The new girl/ex in this situation is only part of what happened. If you’re going to be mad at someone, it should be the guy should it not? After all, he’s the one who did your friend dirty!
Bottom line: you can’t avoid life because you’re mad at someone you’ve never met. It’s hard now, but things will get easier for everyone involved.
Post # 12
Good for you for being loyal. It’s so awful that your friend lost her fiance and is now losing her friends because they all want to party and don’t care if she’s included or not. People are taking sides by attending group functions they know she won’t be welcome at.
I think a good compromise for your husband’s sake would be to attend some group functions and be polite (even if her ex is there), but more frequently host and organize awesome events where she is invited, and they aren’t.
(BTW, I don’t have a good opinion of cheaters.
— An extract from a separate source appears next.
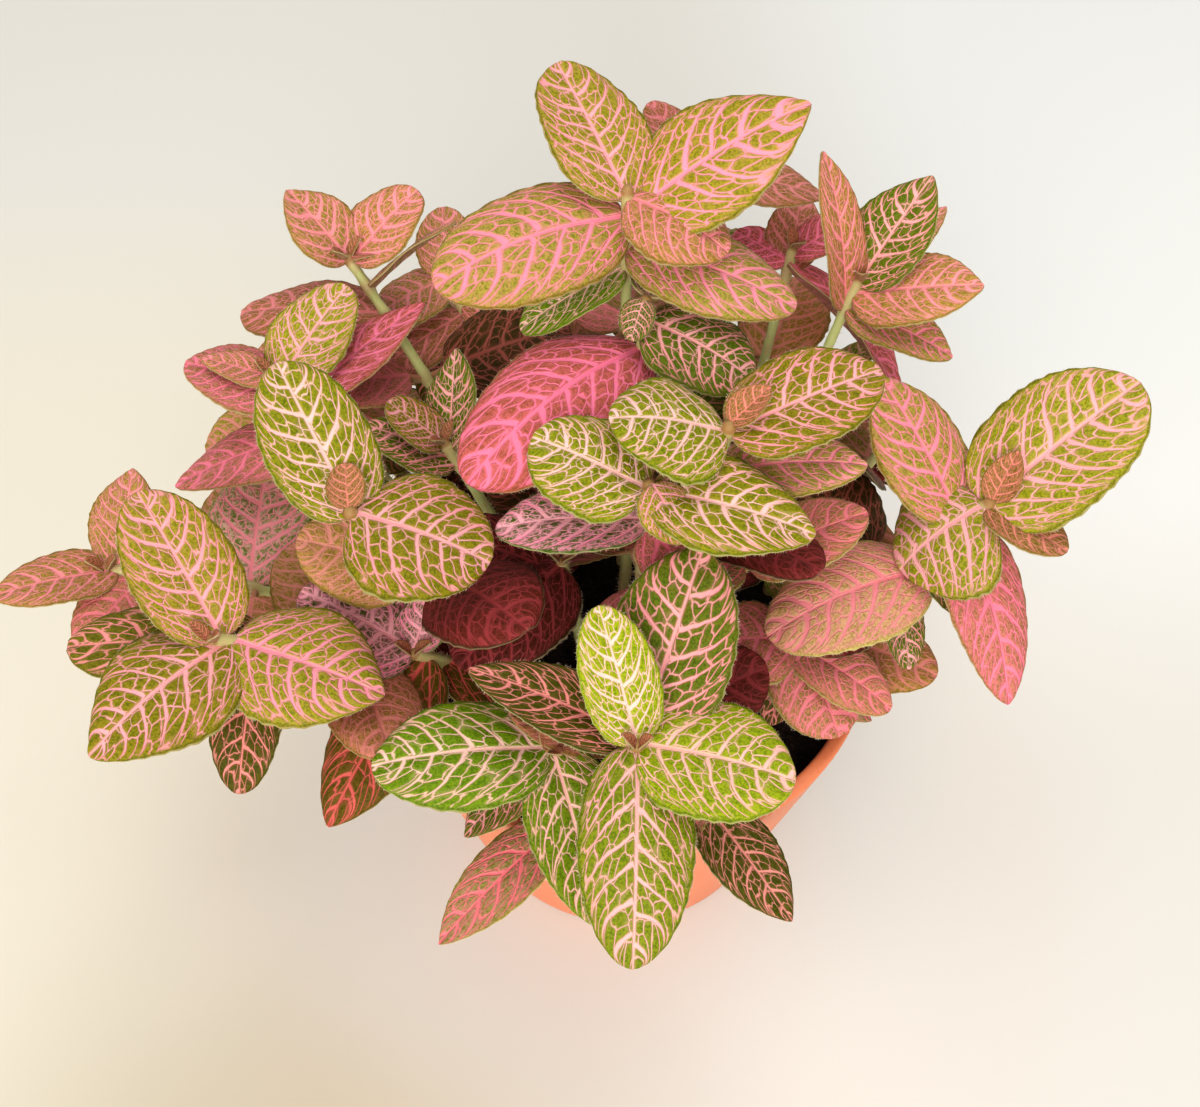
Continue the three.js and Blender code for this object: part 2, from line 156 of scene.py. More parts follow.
def connect(material, **outputs):
    """Links what an expression gives to the shader's sockets, named with _ for a space."""
    shader = material.node_tree.nodes["Principled BSDF"]
    for key, value in outputs.items():
        material.node_tree.links.new(value.socket, shader.inputs[key.replace("_", " ").title()])


def new_piece(name, points, faces):
    """A new object in the scene. Its points are in millimetres."""
    mesh = bpy.data.meshes.new(name)
    mesh.from_pydata((np.array(points, float) * MM).tolist(), [], faces)
    piece = bpy.data.objects.new(name, mesh)
    bpy.context.scene.collection.objects.link(piece)
    return piece


def rounded(profile, corner, radius, steps=5):
    """The profile with one of its corners replaced by an arc-like curve of this radius."""
    before, here, after = (Vector(profile[corner + k]) for k in (-1, 0, 1))
    start = here + (before - here).normalized() * radius
    end = here + (after - here).normalized() * radius
    curve = []
    for i in range(steps + 1):
        t = i / steps
        curve.append(tuple(start * (1 - t) ** 2 + here * 2 * t * (1 - t) + end * t ** 2))
    return profile[:corner] + curve + profile[corner + 1:]


def turned(name, profile, sides):
    """A closed body of revolution. The profile is (radius, height) in millimetres, from axis to axis."""
    rings = profile[1:-1]
    points = [(0, 0, profile[0][1]), (0, 0, profile[-1][1])]
    for radius, height in rings:
        for k in range(sides):
            angle = 2 * math.pi * k / sides
            points.append((radius * math.cos(angle), radius * math.sin(angle), height))

    def at(ring, k):
        return 2 + ring * sides + k % sides

    last = len(rings) - 1
    faces = []
    for k in range(sides):
        faces.append((0, at(0, k + 1), at(0, k)))
        faces.append((1, at(last, k), at(last, k + 1)))
        for ring in range(last):
            faces.append((at(ring, k), at(ring, k + 1), at(ring + 1, k + 1), at(ring + 1, k)))
    piece = new_piece(name, points, faces)
    piece.data.shade_smooth()
    return piece


def keep_on_root(piece, node):
    """The piece rides on the one body, and hides the CAD part of the node of the frame that it stands for."""
    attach(piece, "root")
    if node:
        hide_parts(node)


_, pot_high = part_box("pot")
pot_height = pot_high.z / MM
rim_radius = pot_high.x / MM
pot_slope = (rim_radius - POT_FOOT_RADIUS) / pot_height


def pot_radius(height):
    """The radius of the pot's outside at a height."""
    return POT_FOOT_RADIUS + pot_slope * height


pot_profile = [
    (0, 0),
    (POT_FOOT_RADIUS, 0),
    (rim_radius, pot_height),
    (rim_radius - LIP_THICKNESS, pot_height),
    (pot_radius(pot_height - LIP_HEIGHT) - POT_WALL, pot_height - LIP_HEIGHT),
    (pot_radius(POT_FLOOR) - POT_WALL, POT_FLOOR),
    (0, POT_FLOOR),
]
for corner, radius in ((5, FOOT_ROUND), (4, LIP_ROUND), (3, LIP_ROUND), (2, LIP_ROUND), (1, FOOT_ROUND)):
    pot_profile = rounded(pot_profile, corner, radius)
pot = turned("plastic_pot", pot_profile, POT_SIDES)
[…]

I’ve known two who were fun and charming men, but were unreliable and irresponsible. The weakness of their characters showed up in small but frequent ways (like promising to help you move but not showing up, or ogling other women even when dating new girlfriends). I know you husband doesn’t want to miss out on fun parties, but if it comes down to building a lasting, true, meaningful friendships, I’d put my money on your female friend.)
Post # 13
Thanks everyone for your insight, you have all given me alot to think about.
This whole situation has been so tricky for me, my husband, and all of our friends because we have been friends with both of them for so long. Also, at every outing technically they are both invited, and through the grapevine they each figure out if the other is going and if one is, the other doesn’t. I think it’s just because the break up is still so new, so maybe as the months pass I will have a talk with her about attending some group functions. I do, however, plan on always refusing to spend time one-on-one with them because that is something I am not interested in despite that it would also hurt my friend.